Jeff Carl.
August 25, 2008
  the line If I'm having a day that I'm not necessarily "fired up" about Jesus or doubting beliefs, etc, I wonder why. I struggle with the concepts of "what if" and "why." Why do I believe what I believe? What proof have I discovered for myself that solidifies Christianity? There is a part of me that's like, "God, why couldn't I have just lived back in your day on earth. If I had seen you in person, everything would be so much easier to believe." Right before God ascended back into Heaven at the end of his time on earth, he gave the great commission. If I had been there, you better believe I'd want to go tell people about it and not be afraid or confused. I would've just seen a friggin "human" float up into the sky! Uhhh... hello!?

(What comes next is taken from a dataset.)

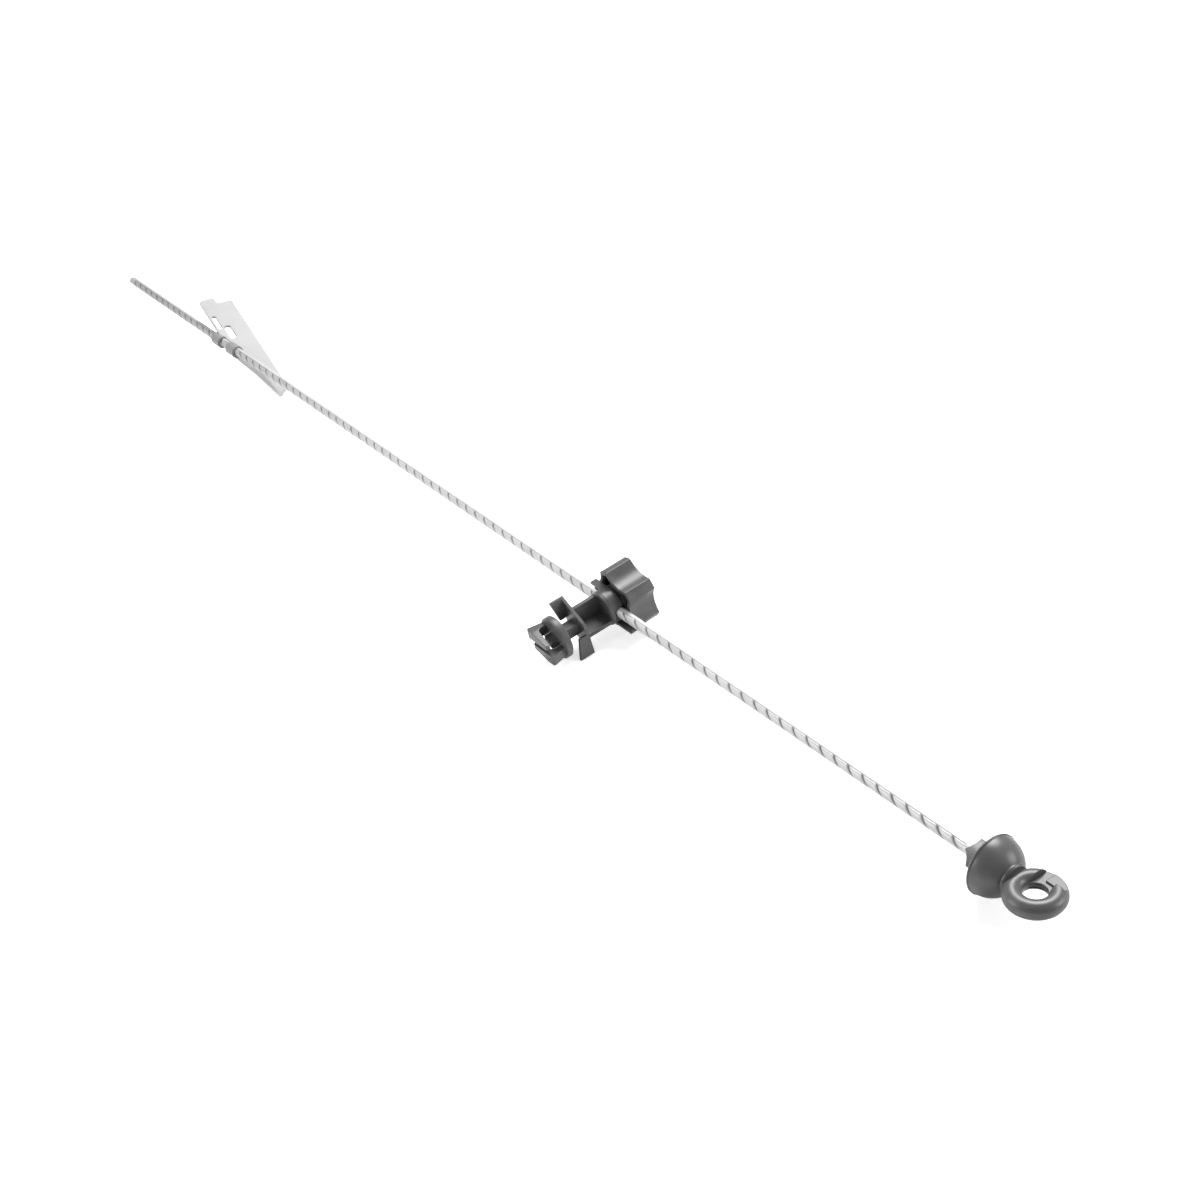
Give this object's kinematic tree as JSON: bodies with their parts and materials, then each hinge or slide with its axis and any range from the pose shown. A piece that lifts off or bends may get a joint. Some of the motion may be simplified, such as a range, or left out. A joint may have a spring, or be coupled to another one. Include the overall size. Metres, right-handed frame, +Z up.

But now it's been 2,000 years. Two thousand years later, and yes, we have the Bible, but in a sense, what we've been given is "word of mouth." The problem is that I feel like the Bible just leads to cyclic thinking.

"Why is the Bible true?"
"Because God says it is."
"Oh, oh... cool. How do you know God said that?"
"Because it's in the Bible."

....huh.

Two thousand years. The proof. Wouldn't it just be so much easier if Christianity was just a fact. You could still choose whether or not you'd want to follow it, but at least it would be a fact. Now, if some people are reading this and getting all freaked out wondering if I'm questioning my faith and going off the deep end, rest assured... I'm okay. I'm just simply stating my thoughts on how I struggle with the faith aspect of Christianity. I'm okay with "believing" off of word of mouth/literature. We do that all the time. I just struggle with knowing that the evidence I wish existed... doesn't.

And I know people say, "well there IS evidence." I know, I know. I know there's "supporting proof" for certain aspects of the Bible. Sweet. But there obviously isn't the proof that I'm talking about, because if there was proof for everything in the Bible.... actual FACTUAL TRUTH, then a whole lot more people would believe.

Frustrating.

 
Comments:
that's amazing part about being a christian though...the whole concept of faith. and God chooses to reveal himself to each person whether they want solid, cold facts or if they want to see a miracle happen...he knows what it takes to make people believe. but yeah, it's frustrating when YOU know what's what, but trying to explain to others the WHY and the HOW can seem so pointless sometimes...that's why i usually just talk about how my own life has been affected and why i personally believe. of course, i have days where i feel like a crappy christian too...that's why it's not about feelings. it's just about knowing.